Nanoparticle Tracking Analysis of Polymer Nanoparticles in Blood Plasma

• Published in: Particle & particle systems characterization Vol. 38; no. 6
• Main Authors: Bannon, Mark S., López Ruiz, Aida, Corrotea Reyes, Karen, Marquez, Miriam, Wallizadeh, Zahra, Savarmand, Mohammad, LaPres, Connor A., Lahann, Joerg, McEnnis, Kathleen
• Format: Journal Article
• Language: English
• Published: Weinheim Wiley Subscription Services, Inc 01.06.2021
• Subjects: Agglomeration; Blood plasma; Coronas; Drug delivery systems; nanoparticle tracking analysis; Nanoparticles; particle aggregation; Photon correlation spectroscopy; Plasma; polystyrene nanoparticles; Polystyrene resins; protein corona; Proteins; Tracking
• ISSN: 0934-0866; 1521-4117
• DOI: 10.1002/ppsc.202100016

A successful drug delivery system must overcome complex biological barriers. For particles injected into the blood, one of the first and most critical barriers pertains to blood stability to circulate through the human body.
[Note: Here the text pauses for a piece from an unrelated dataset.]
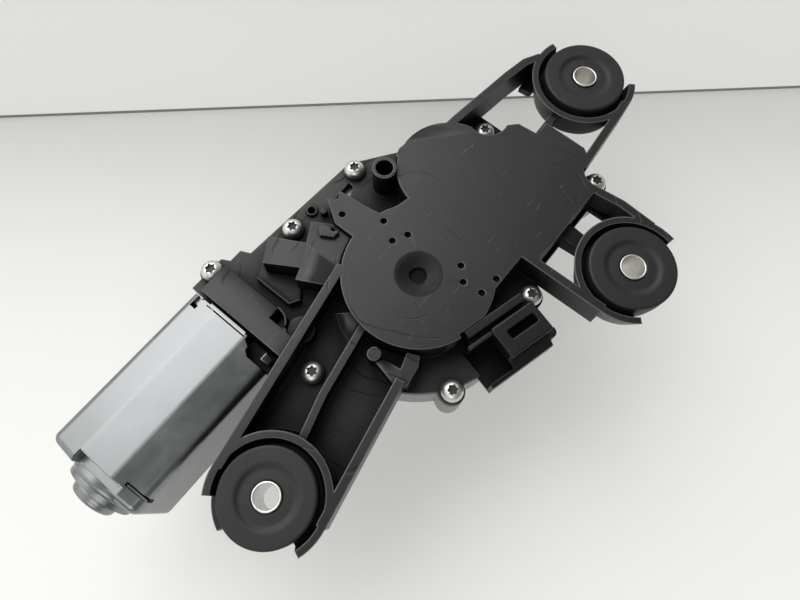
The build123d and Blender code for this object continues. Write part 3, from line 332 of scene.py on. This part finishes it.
def rounded(corners, radius, steps=4):
    """Plan or profile corners (a, b) with each corner turned into a small arc."""
    # an arc takes up less than half of a side, so that two never meet
    side_share = 0.45
    path = []
    for index, corner in enumerate(corners):
        here = Vector(corner)
        before, after = Vector(corners[index - 1]), Vector(corners[(index + 1) % len(corners)])
        back = (before - here).normalized() * min(radius, (before - here).length * side_share)
        on = (after - here).normalized() * min(radius, (after - here).length * side_share)
        for step in range(steps + 1):
            share = step / steps
            path.append(here + back * (1 - share) ** 2 + on * share ** 2)
    return path


def pulled(reach):
    """Pull the outline being edited out into a solid by a step in metres, its faces turned outwards."""
    bpy.ops.mesh.extrude_region_move(TRANSFORM_OT_translate={"value": reach})
    bpy.ops.mesh.select_all(action="SELECT")
    bpy.ops.mesh.normals_make_consistent(inside=False)


def turned(name, profile, steps=64):
    """Ring, or solid where the profile starts on the axis, from corners (radius, height) spun round +Z."""
    solid = profile[0][0] == 0
    piece = drawn(name, [(radius, 0, height) for radius, height in profile], closed=not solid)
    if not solid:
        bpy.ops.mesh.delete(type="ONLY_FACE")
    bpy.ops.mesh.select_all(action="SELECT")
    bpy.ops.mesh.spin(steps=steps, angle=2 * math.pi, center=(0, 0, 0), axis=(0, 0, 1))
    bpy.ops.mesh.select_all(action="SELECT")
    bpy.ops.mesh.remove_doubles(threshold=weld)
    bpy.ops.mesh.normals_make_consistent(inside=False)
    bpy.ops.object.mode_set(mode="OBJECT")
    return piece


def block(name, outline, low, high, edge=0.4):
    """Upright block on a plan outline, its top edges rounded."""
    piece = drawn(name, [(x, y, low) for x, y in outline])
    pulled((0, 0, (high - low) * MM))
    choose(piece, "EDGE", lambda rim: all(abs(end.co.z - high * MM) < hair for end in rim.verts))
    bpy.ops.mesh.bevel(offset=edge * MM, segments=3, affect="EDGES", clamp_overlap=True)
    bpy.ops.object.mode_set(mode="OBJECT")
    return piece


def oblong(x_low, x_high, y_low, y_high):
    """Plan outline of a rectangle."""
    return [(x_low, y_low), (x_high, y_low), (x_high, y_high), (x_low, y_high)]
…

To effectively design drug delivery vehicles, interactions between the particles and blood, as well as the aggregation behavior, must be understood. This work presents a method to analyze particle size and aggregation in blood plasma using a commercially available nanoparticle tracking analysis (NTA) system. As a model system, fluorescently labeled polystyrene nanoparticles are incubated in goat blood plasma and analyzed using NTA. The particles incubated in plasma are found to have a protein corona that is larger than what has been observed by dynamic light scattering (DLS) in diluted plasma. Particles that are decorated with a PEG layer are also found to have large protein coronas in undiluted plasma. Because NTA is based on a unique visualization method, large multicomponent aggregates could be observed and quantified in a manner not feasible with other techniques. PEGylation of the particles is found to decrease the multicomponent aggregation from 1000 ± 200 particles for unmodified to 200 ± 30 particles for 1K PEGylated per 1 × 105 total particles. Interaction between nanoparticles and proteins is one of the major limitations for drug delivery systems. This work presents a methodology based on nanoparticle tracking analysis (NTA) to characterize this interaction. Fluorescently labeled nanoparticles can be imaged using NTA to characterize the entire protein corona in undiluted plasma. Due to the unique visualization of NTA, multicomponent aggregation can also be quantified.